Aggregation index, carbon, nitrogen, and natural abundance of 13C and 15N in soil aggregates and bulk soil cultivated with onion under crop successions and rotations

Abstract

Use of soil cover crops of different families in crop rotation or succession under no-tillage system (NTS) for onion production results in higher soil quality compared to land use systems with less plant diversity. The objective was to evaluate the effect of using different combinations of plant species from different botanical families in rotation and succession of soil cover crops in NTS for onion production on formation of macroaggregates, mesoaggregates, and microaggregates, and on total organic C (TOC) and N (TN) contents, including isotopic forms of C and N, in soil aggregates and bulk soil. The treatments (T) evaluated were maize/onion (NTS-T1); cover plants (winter)/onion (NTS-T2); maize/winter grasses/onion (NTS-T3); velvet bean/onion (NTS-T4); millet/cover plants (winter)/onion (NTS-T5); velvet bean/rye/onion (NTS-T6); maize/onion in conventional tillage system (CTS-T7); and intercrop cover plants (summer)/onion (NTS-T8).
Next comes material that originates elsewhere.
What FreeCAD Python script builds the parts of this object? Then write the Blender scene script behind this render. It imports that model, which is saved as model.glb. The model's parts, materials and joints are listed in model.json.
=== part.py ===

We evaluated macroaggregates (8.0–0.25 mm), microaggregates (<0.25 mm), and bulk soil (<2.0 mm) at depths of 0–5, 5–10, and 10–20 cm, in a nine-year field experiment. The greater plant diversity in T2–T6 and T8 resulted in higher geometric mean diameter (GMD) of aggregates compared to T1 and T7. The T8 was more efficient in increasing GMD in the 10–20 cm soil depth than the other treatments. The T1 was more efficient in improving the evaluated soil physical and chemical attributes than T7. The use of NTS with plants of the Poaceae and Fabaceae families in single or intercrop systems for onion production resulted in higher TOC and TN contents in the 0–5 and 5–10 cm soil depths compared to CTS. Isotope 15N measurements showed that C and N were more protected in microaggregates in all evaluated treatments and depths compared to macroaggregates and bulk soil. Macroaggregates had more TOC and TN than microaggregates.